Friday, July 12, 2024

The Role of Historians in Public Affairs

 All views in this blog are my own and represent the views of no other person, organization, or institution.

I'm on leave today. Not working.  

So, this article is interesting. 

I'm interested in what other historians think of this article. 

I've generally found Heather Cox Richardson's "Letters from an American" insightful and useful. I'm a historian myself, yet as my historian friends know, I have nowhere near her reputation within the field or with the general public. I'm often very critical of other historians, but I have mostly found her essays connecting current American politics to the past insightful. She especially has a solid grasp on the history of white supremacy and authoritarianism in the United States. She is a recognized authority on American political history.

On the other hand, as a military historian I have found her foreign policy analysis a bit basic, not wrong exactly but not as insightful as her other work. And I have certainly found her to be too much of a fan of Biden, she cuts him slack when he probably should be criticized a bit (on Afghanistan, for example).

I agree with the article, she should not have made the statement claiming historical precedent concerning our current political situation this past weekend - that stepped from historian offering analysis to flat-out campaigning for Biden. The election contest between Biden and Trump is unprecedented in American history, and you have to be even more careful then usual when using history to understand it. 

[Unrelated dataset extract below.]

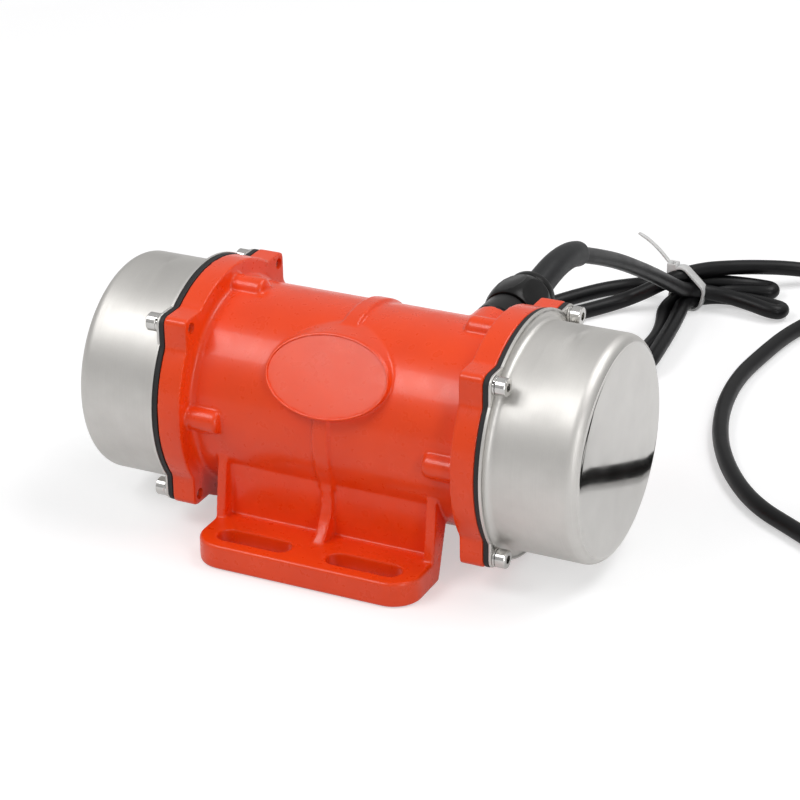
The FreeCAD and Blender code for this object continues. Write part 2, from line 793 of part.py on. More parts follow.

But William Hogeland is definitely making a more extensive argument here, his point concerns the role of historians in public affairs and the uses of history. History never repeats itself, drawing lessons from history is difficult - ironically, history is littered with examples of people who based their actions on "lessons" they drew from history and failed spectacularly. On the other hand, my own work only exists because the military needs to draw concrete lessons from history - a practical use of history that many academic historians flat-out reject. 

In his article he implies that Richardson should be addressing the current crisis in the liberal arts that has slammed the American higher education system. I'm not certain that her work is not addressing those issues, albeit indirectly. 

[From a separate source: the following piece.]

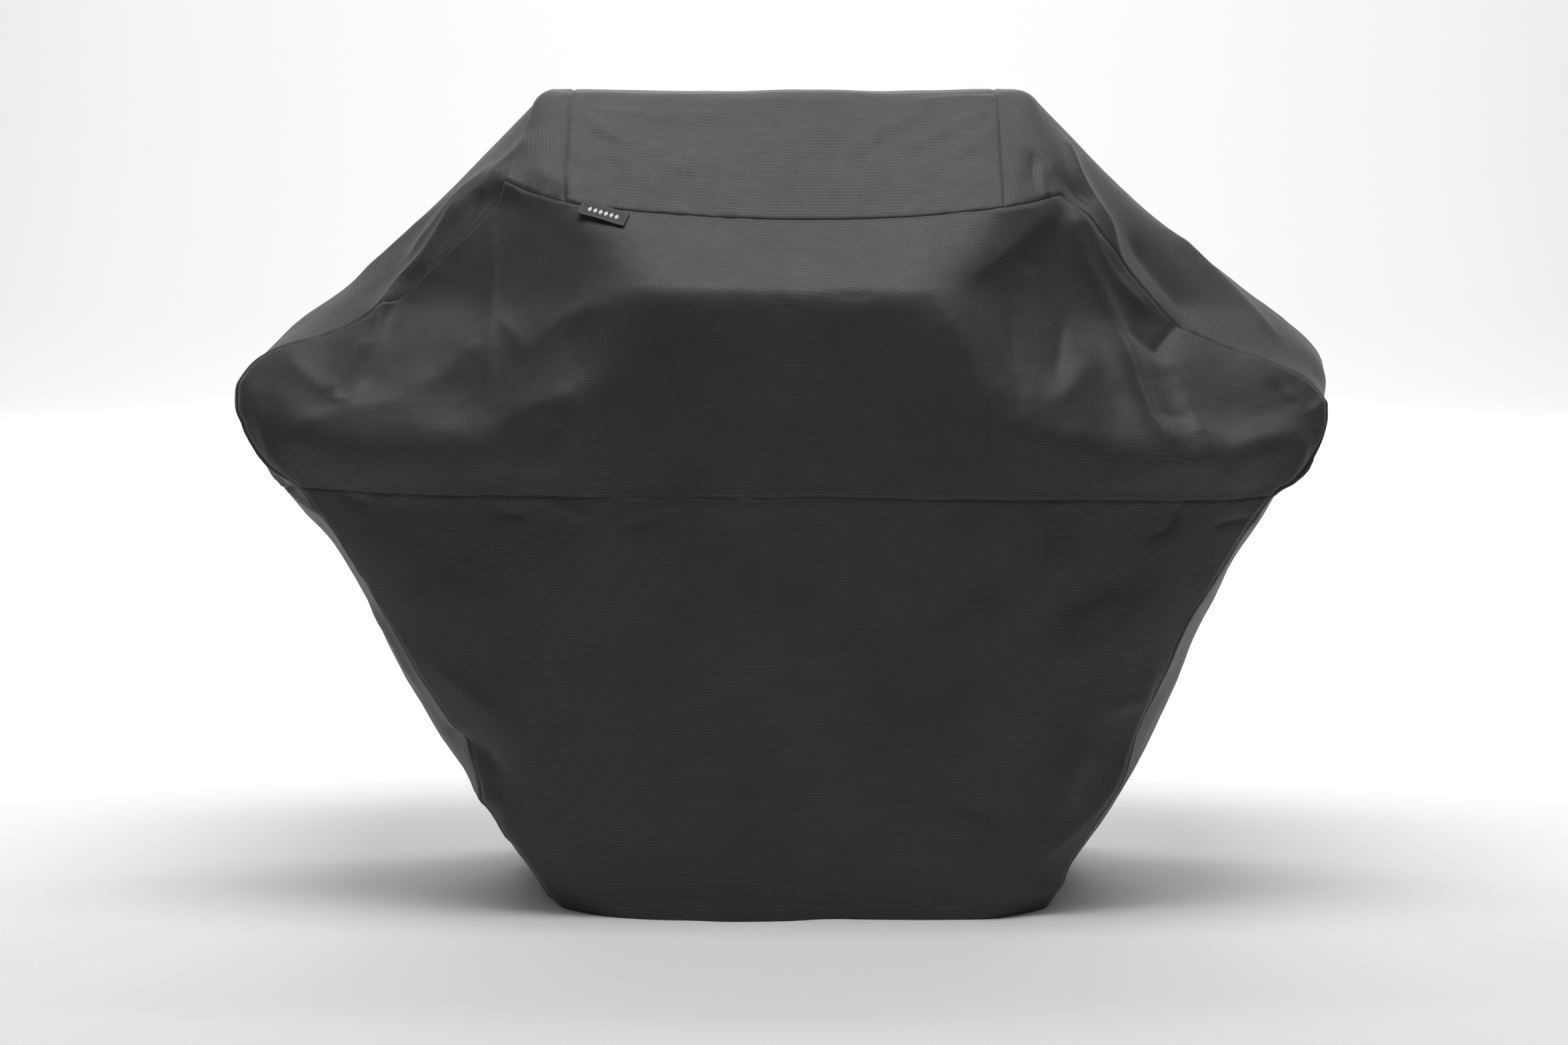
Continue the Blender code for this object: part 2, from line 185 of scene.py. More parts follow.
HEM_MARKS = (0.0115, 0.0155)     # row parameters just above the turned hem
nets = control_nets()
WAIST = round(parameter_of(nets["front"][:, 5], WAIST_HEIGHT, 2), 6)
SEAMS = [round(parameter_of(nets["front"][-1], x, 0), 6) for x in (-TOP_SEAM_X, TOP_SEAM_X)]
rows = samples([0, *HEM_MARKS, WAIST, 1], (3, 4, 92, 128), (0.0010, 0.0022, 0.0036))
columns = samples([0, *SEAMS, 1], (72, 168, 72), (0.0012, 0.0026, 0.0044))
across = samples([0, 1], (84,), (0.0020, 0.0045, 0.0075))
WAIST_ROW = int(np.searchsorted(rows, WAIST))
FIRST_SEAM, LAST_SEAM = (int(np.searchsorted(columns, value)) for value in SEAMS)
grids = {"front": (rows, columns), "rear": (rows, columns), "left": (rows, across),
         "right": (rows, across), "top": (columns, across)}


def patch_normals(shapes):
    """Outward unit normals of every grid point, shared by patches that meet at the point."""
    points = np.concatenate([grid.reshape(-1, 3) for grid in shapes.values()])
    shared = np.unique(np.round(points, 5), axis=0, return_inverse=True)[1].ravel()
    total = np.zeros((shared.max() + 1, 3))
    index, start = {}, 0
    for name, grid in shapes.items():
        count = grid.shape[0] * grid.shape[1]
        index[name] = shared[start:start + count].reshape(grid.shape[:2])
        start += count
        face = np.cross(grid[1:, 1:] - grid[:-1, :-1], grid[1:, :-1] - grid[:-1, 1:]) * FACING[name]
        here = index[name]
        for corner in (here[:-1, :-1], here[:-1, 1:], here[1:, :-1], here[1:, 1:]):
            for axis in range(3):
                total[:, axis] += np.bincount(corner.ravel(), face[..., axis].ravel(), len(total))
    total /= np.linalg.norm(total, axis=1, keepdims=True)
    return {name: total[where] for name, where in index.items()}


# -------------------- folds and relief

def arc(grid, axis):
    """Distance travelled along one direction of a grid, from its first line."""
    steps = np.linalg.norm(np.diff(grid, axis=axis), axis=-1)
    lead = np.zeros_like(np.take(steps, [0], axis))
    return np.concatenate([lead, np.cumsum(steps, axis)], axis)


def waves(points, length, count, seed, squash=(1, 1, 1)):
    """Sum of cosines of random direction and phase, whose wavelengths are the length divided by
    0.6 to 1.5, scaled to lie mostly within -1 to 1."""
    rng = np.random.default_rng(seed)
    vectors = rng.normal(size=(count, 3)) * squash
    vectors *= 2 * math.pi / length / np.linalg.norm(vectors, axis=1, keepdims=True)
    vectors *= rng.uniform(0.6, 1.5, (count, 1))
    phases = rng.uniform(0, 2 * math.pi, count)
    return np.cos(points @ vectors.T + phases).sum(-1) * math.sqrt(2 / count) / 1.5


CREST_ROUND = 0.4           # how round a fold's crest is, in widths
FOLD_REACH = 6              # widths from its line at which a fold ends
SURFACE_SHARE = 0.96        # share of the squared height over a line that its distance leaves out
FADE = (0.3, 0.3)           # how much of a fold fades in and out, where it doesn't say


def fold_height(points, normals, line, height, left, right, ends=FADE):
    """Height of one fold at each point: exp(-distance / width) with a rounded top, for a width on
    the left of the line and another on its right as seen from outside, faded to 0 at both ends.
    The distance is along the surface, so most of a point's height over the line is left out."""
    result = np.zeros(points.shape[:-1])
    reach = FOLD_REACH * max(left, right)
    near = np.all((points > line.min(0) - reach) & (points < line.max(0) + reach), -1)
    spots, out = points[near], normals[near]
    crest = np.zeros(len(spots))
    for number, (start, end) in enumerate(zip(line, line[1:])):
        step = end - start
        part = np.clip((spots - start) @ step / (step @ step), 0, 1)
        offset = spots - start - part[:, None] * step
        above = np.einsum("ij,ij->i", offset, out)
        gap = np.sqrt(np.maximum((offset ** 2).sum(1) - SURFACE_SHARE * above ** 2, 0))
        side = np.einsum("ij,ij->i", np.cross(step, offset), out)
        side /= np.linalg.norm(step) * gap + 1e-9
        width = (left + right) / 2 + np.clip(side, -1, 1) * (left - right) / 2
        along = (number + part) / (len(line) - 1)
        fade = smooth(along, -0.001, ends[0]) * (1 - smooth(along, 1 - ends[1], 1.001))
        rounded = np.exp(CREST_ROUND - np.sqrt((gap / width) ** 2 + CREST_ROUND ** 2))
        crest = np.maximum(crest, rounded * fade)
    result[near] = height * crest
    return result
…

More to the point, since Trump and the Heritage Foundation have adopted the Communist policy of rewriting history to suit their personal desires, who is supposed to oppose that? If historians like Richardson are not speaking up, who will correct the outright historical lies?  

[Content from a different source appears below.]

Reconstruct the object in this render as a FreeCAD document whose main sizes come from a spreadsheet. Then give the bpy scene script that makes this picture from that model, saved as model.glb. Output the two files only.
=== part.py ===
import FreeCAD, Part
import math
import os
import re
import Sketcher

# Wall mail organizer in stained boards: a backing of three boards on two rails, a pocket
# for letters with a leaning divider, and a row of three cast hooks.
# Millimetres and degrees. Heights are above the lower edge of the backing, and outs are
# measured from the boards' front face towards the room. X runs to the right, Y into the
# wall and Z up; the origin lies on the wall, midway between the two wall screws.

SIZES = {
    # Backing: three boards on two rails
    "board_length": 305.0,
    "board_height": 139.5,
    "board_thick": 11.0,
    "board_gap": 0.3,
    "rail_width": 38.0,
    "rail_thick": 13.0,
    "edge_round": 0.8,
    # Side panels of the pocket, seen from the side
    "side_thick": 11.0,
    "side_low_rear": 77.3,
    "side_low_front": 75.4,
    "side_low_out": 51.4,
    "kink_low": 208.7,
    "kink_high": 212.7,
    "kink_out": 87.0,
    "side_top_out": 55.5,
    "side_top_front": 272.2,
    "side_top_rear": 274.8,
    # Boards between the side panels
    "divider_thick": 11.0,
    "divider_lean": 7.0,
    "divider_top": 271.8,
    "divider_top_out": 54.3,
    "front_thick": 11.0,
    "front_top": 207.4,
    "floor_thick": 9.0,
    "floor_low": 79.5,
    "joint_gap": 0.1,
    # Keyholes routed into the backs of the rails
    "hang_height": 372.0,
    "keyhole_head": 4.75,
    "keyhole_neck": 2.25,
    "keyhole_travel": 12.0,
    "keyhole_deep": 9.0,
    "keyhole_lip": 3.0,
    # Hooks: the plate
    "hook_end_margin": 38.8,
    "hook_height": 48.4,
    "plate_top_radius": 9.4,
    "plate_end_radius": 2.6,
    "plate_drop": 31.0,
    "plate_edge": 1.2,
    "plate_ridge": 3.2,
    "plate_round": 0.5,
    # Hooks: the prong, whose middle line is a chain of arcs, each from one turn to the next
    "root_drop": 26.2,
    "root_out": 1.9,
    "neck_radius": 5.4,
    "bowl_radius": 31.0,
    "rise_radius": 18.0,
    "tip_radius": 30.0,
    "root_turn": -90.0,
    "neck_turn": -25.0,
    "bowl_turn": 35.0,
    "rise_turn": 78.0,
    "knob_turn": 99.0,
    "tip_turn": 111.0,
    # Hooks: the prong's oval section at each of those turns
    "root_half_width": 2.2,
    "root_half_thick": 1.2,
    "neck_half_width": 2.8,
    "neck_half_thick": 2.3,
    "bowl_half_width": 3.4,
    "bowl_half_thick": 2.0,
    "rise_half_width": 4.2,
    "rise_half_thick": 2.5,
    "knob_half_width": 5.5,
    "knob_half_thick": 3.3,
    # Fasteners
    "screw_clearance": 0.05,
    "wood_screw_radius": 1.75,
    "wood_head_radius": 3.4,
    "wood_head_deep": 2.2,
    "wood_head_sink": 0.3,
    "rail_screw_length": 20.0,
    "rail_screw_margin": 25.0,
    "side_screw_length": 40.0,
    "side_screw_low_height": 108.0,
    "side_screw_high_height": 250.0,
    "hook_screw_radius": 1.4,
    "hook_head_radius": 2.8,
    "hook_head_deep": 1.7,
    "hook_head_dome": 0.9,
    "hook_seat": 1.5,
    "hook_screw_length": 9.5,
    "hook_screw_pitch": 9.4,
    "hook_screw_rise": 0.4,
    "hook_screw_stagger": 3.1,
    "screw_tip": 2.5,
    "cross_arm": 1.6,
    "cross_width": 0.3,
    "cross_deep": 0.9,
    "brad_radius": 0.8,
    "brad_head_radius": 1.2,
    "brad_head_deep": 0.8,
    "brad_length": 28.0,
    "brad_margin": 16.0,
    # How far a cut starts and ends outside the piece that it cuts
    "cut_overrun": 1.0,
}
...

The Trump Supreme Court has shown what lawyers will do to to history if no one opposes them, what will historians do to protect it? 

This turned more partisan than I intended when I began writing it. A useful lesson in how a historian of Richardson's skill might make a misstep like she did this past weekend. I think I would prefer the occasional mistake of that sort to silence in an ivory tower. 

I just don't see Hogeland offering a practical alternative. 

All views in this blog are my own and represent the views of no other person, organization, or institution.